Jonah 2:7
When my soul fainted within me,
I remembered the LORD;
and my prayer came to Thee,
into Thy holy temple.
It is worth remembering that when Jonah prayed this prayer he was not anywhere near the Holy Land. Indeed, he was not near any land. He was in temporary residence in the gastro-intestinal tract of a great fish somewhere beneath the waves off Asia Minor. Despite this, though, he had confidence that his prayer went to God and (curiously) “into Thy holy temple.” Jonah, of course, does not trouble his head at all as to the mechanics of how a prayer uttered from his current address in a fish’s gut makes it to a big stone building on a hill in Palestine.

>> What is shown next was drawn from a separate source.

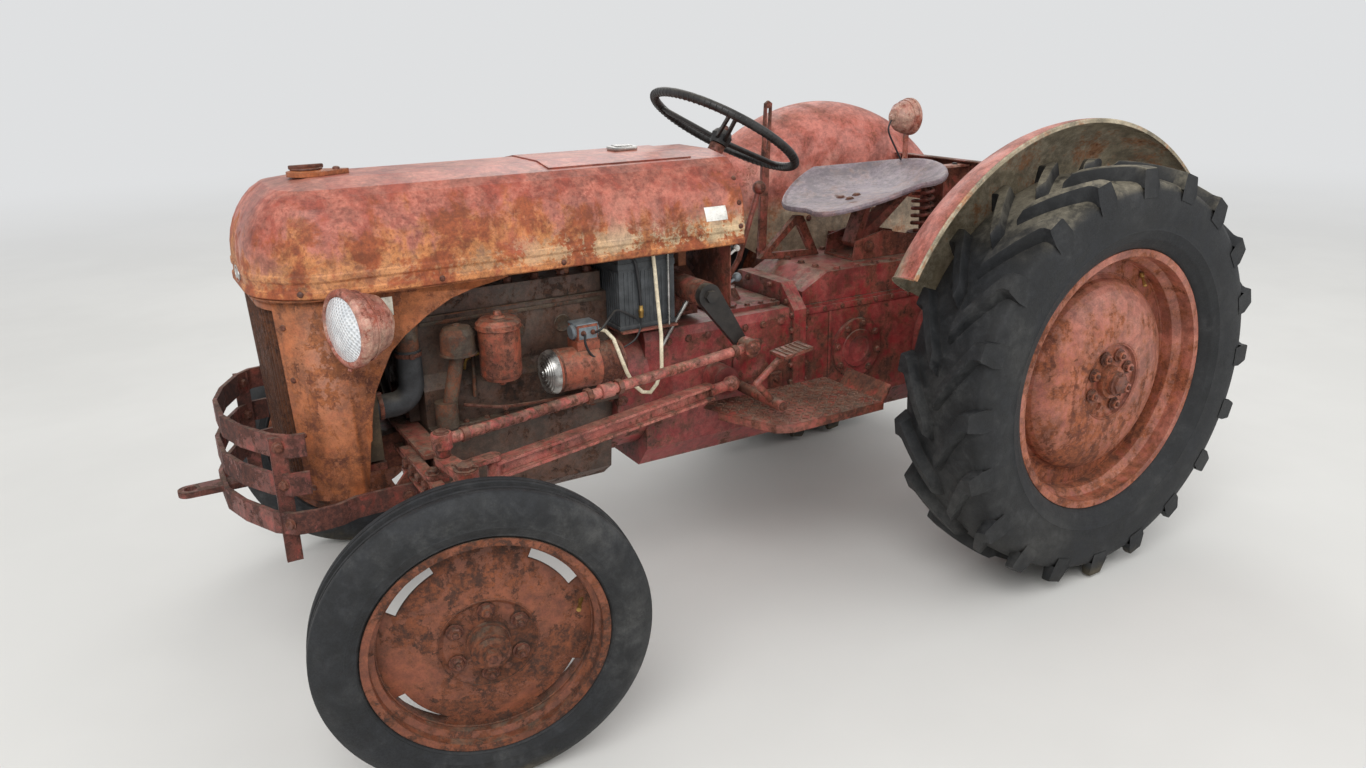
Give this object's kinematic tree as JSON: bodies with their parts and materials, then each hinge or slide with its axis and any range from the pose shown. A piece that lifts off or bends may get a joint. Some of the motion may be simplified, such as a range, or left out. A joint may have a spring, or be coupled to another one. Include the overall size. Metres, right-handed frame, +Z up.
{
  "type": "vintage utility tractor",
  "caption": "Small vintage farm tractor with an open engine, tilting hood, wrap-around bumper guard, clamshell fenders, pan seat and rear three-point hitch.",
  "frame": {"origin": "on the ground under the middle of the tractor's length and width", "axes": "+X forward toward the bumper, +Y to the tractor's left, +Z up"},
  "size_m": [3.0748, 1.604, 1.3942],
  "materials": {
    "cast_paint": "worn and rusted",
    "cast_iron": "oily and rusted",
    "sheet_paint": "faded paint with surface rust",
    "fender_paint": "faded paint outside, bare primer inside",
    "rusty_steel": "rusted",
    "wheel_paint": "rusted",
    "tyre": "dusty",
    "black_paint": "worn black",
    "black_plastic": "weathered",
    "seat_paint": "weathered",
    "battery_case": "dusty ribbed case",
    "hose_rubber": "dusty",
    "cable_jacket": "tan jacket",
    "filter_paint": "faded orange-red",
    "radiator_core": "dusty",
    "lamp_steel": "faded paint on steel"
  },
  "bodies": {
    "chassis": {"engine_block": "cast_iron", "oil_pan": "cast_iron", "cylinder_head": "cast_iron", "manifold": "cast_iron", "exhaust": "rusty_steel", "air_cleaner": "cast_iron", "oil_filter": "filter_paint", "oil_filler": "cast_iron", "starter": "filter_paint", "generator": "cast_iron", "fan": "black_paint", "radiator": "radiator_core", "hoses": "hose_rubber", "battery": "battery_case", "battery_cable": "cable_jacket", "dash_panel": "rusty_steel", "fuel_tank": "sheet_paint", "gearbox_case": "cast_paint", "centre_case": "cast_paint", "lift_cover": "cast_paint", "axle_housings": "cast_paint", "fender_left": "fender_paint", "fender_right": "fender_paint", "step_plates": "rusty_steel", "pedals": "rusty_steel", "levers": "rusty_steel", "seat": "seat_paint", "seat_support": "rusty_steel", "rear_lamp": "lamp_steel", "cross_panel": "rusty_steel", "front_axle": "rusty_steel", "radius_rods": "cast_paint", "bumper": "rusty_steel", "steering_column": "rusty_steel"},
    "hood_assembly": {"hood": "sheet_paint", "grille_shell": "sheet_paint", "grille_bars": "rusty_steel", "headlamps": "lamp_steel", "radiator_cap": "sheet_paint"},
    "filler_door": {"filler_door": "sheet_paint"},
    "knuckle_left": {"knuckle_left": "rusty_steel"},
    "knuckle_right": {"knuckle_right": "rusty_steel"},
    "front_wheel_left": {"front_wheel_left": "wheel_paint", "front_tyre_left": "tyre"},
    "front_wheel_right": {"front_wheel_right": "wheel_paint", "front_tyre_right": "tyre"},
    "rear_wheel_left": {"rear_wheel_left": "wheel_paint", "rear_tyre_left": "tyre"},
    "rear_wheel_right": {"rear_wheel_right": "wheel_paint", "rear_tyre_right": "tyre"},
    "steering_wheel": {"steering_wheel": "black_plastic"},
    "drop_arm_left": {"drop_arm_left": "black_paint"},
    "drop_arm_right": {"drop_arm_right": "black_paint"},
    "drag_link_left": {"drag_link_left": "cast_paint"},
    "drag_link_right": {"drag_link_right": "cast_paint"},
    "lift_arms": {"lift_arms": "rusty_steel"},
    "lower_links": {"lower_links": "rusty_steel"},
    "lift_rods": {"lift_rods": "rusty_steel"}
  },
  "joints": [
    {"name": "steer_left", "type": "hinge", "parent": "chassis", "child": "knuckle_left", "pos_m": [1.0234, 0.545, 0.6], "axis": [0, 0, 1], "range_deg": [-23.7, 46.3]},
    {"name": "steer_right", "type": "hinge", "parent": "chassis", "child": "knuckle_right", "pos_m": [1.0234, -0.545, 0.6], "axis": [0, 0, 1], "range_deg": [-23.7, 46.3]},
    {"name": "front_wheel_left_spin", "type": "hinge", "parent": "knuckle_left", "child": "front_wheel_left", "pos_m": [1.04593, 0.65777, 0.3514], "axis": [0.1956, 0.9789, -0.0593], "continuous": true},
    {"name": "front_wheel_right_spin", "type": "hinge", "parent": "knuckle_right", "child": "front_wheel_right", "pos_m": [1.00086, -0.65777, 0.3514], "axis": [0.1956, 0.9789, 0.0593], "continuous": true},
    {"name": "rear_wheel_left_spin", "type": "hinge", "parent": "chassis", "child": "rear_wheel_left", "pos_m": [-0.7546, 0.66, 0.595], "axis": [0, 1, 0], "continuous": true},
    {"name": "rear_wheel_right_spin", "type": "hinge", "parent": "chassis", "child": "rear_wheel_right", "pos_m": [-0.7546, -0.66, 0.595], "axis": [0, 1, 0], "continuous": true},
    {"name": "steering_wheel_turn", "type": "hinge", "parent": "chassis", "child": "steering_wheel", "pos_m": [0.02863, 0, 1.27073], "axis": [-0.515, 0, 0.8572], "range_deg": [-284.4, 555.6]},
    {"name": "drop_arm_left_swing", "type": "hinge", "parent": "chassis", "child": "drop_arm_left", "pos_m": [0.2604, 0.284, 0.885], "axis": [0, 1, 0], "range_deg": [-26.4, 13.6]},
    {"name": "drag_link_left_pivot", "type": "hinge", "parent": "drop_arm_left", "child": "drag_link_left", "pos_m": [0.15585, 0.31, 0.73725], "axis": [0, 1, 0], "range_deg": [-12.1, 23.7]},
    {"name": "drop_arm_right_swing", "type": "hinge", "parent": "chassis", "child": "drop_arm_right", "pos_m": [0.2604, -0.284, 0.885], "axis": [0, 1, 0], "range_deg": [-13.3, 26]},
    {"name": "drag_link_right_pivot", "type": "hinge", "parent": "drop_arm_right", "child": "drag_link_right", "pos_m": [0.19449, -0.31, 0.71643], "axis": [0, 1, 0], "range_deg": [-23.7, 12.1]},
    {"name": "hood_tilt", "type": "hinge", "parent": "chassis", "child": "hood_assembly", "pos_m": [1.2084, 0, 0.556], "axis": [0, 1, 0], "range_deg": [0, 22]},
    {"name": "filler_door_open", "type": "hinge", "parent": "hood_assembly", "child": "filler_door", "pos_m": [0.6304, 0, 1.234], "axis": [0, 1, 0], "range_deg": [0, 75]},
    {"name": "lift", "type": "hinge", "parent": "chassis", "child": "lift_arms", "pos_m": [-0.7796, 0, 0.812], "axis": [0, 1, 0], "range_deg": [0, 45]},
    {"name": "lower_links_swing", "type": "hinge", "parent": "chassis", "child": "lower_links", "pos_m": [-0.7746, 0, 0.405], "axis": [0, 1, 0], "range_deg": [0, 27]},
    {"name": "lift_rods_swing", "type": "hinge", "parent": "lift_arms", "child": "lift_rods", "pos_m": [-1.02108, 0, 0.7473], "axis": [0, 1, 0], "range_deg": [-42.8, 0]}
  ],
  "couplings": [
    {"joint": "steer_right", "follows": "steer_left", "ratio": 1},
    {"joint": "steering_wheel_turn", "follows": "steer_left", "ratio": 12},
    {"joint": "drop_arm_left_swing", "follows": "steer_left", "ratio": -0.57},
    {"joint": "drag_link_left_pivot", "follows": "steer_left", "ratio": 0.51},
    {"joint": "drop_arm_right_swing", "follows": "steer_left", "ratio": 0.56},
    {"joint": "drag_link_right_pivot", "follows": "steer_left", "ratio": -0.51},
    {"joint": "lower_links_swing", "follows": "lift", "ratio": 0.6},
    {"joint": "lift_rods_swing", "follows": "lift", "ratio": -0.95}
  ]
}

That’s because Jonah is a prophet, not a flat-footed rationalist (which is to say, he’s a holy fool, not an earthly fool). As a holy fool, he’s quite prepared to believe weird things in heavenly faith rather than sensible things in earthly folly. And because of that he cuts right to the prophetic heart of things in his recognition that it isn’t stone that makes a temple, but God’s presence. God was present with him in the belly of the fish as well as present in the temple. Sometime later, a greater than Jonah would have his prayers heard from even more dire circumstances — the belly of the grave — and would likewise be heard by God. He would be raised up to even greater heights than Jonah and build a new temple not made with human hands: His body, the Church. It still makes no earthly sense, but then “the foolishness of God is wiser than men, and the weakness of God is stronger than men” (1 Corinthians 1:25).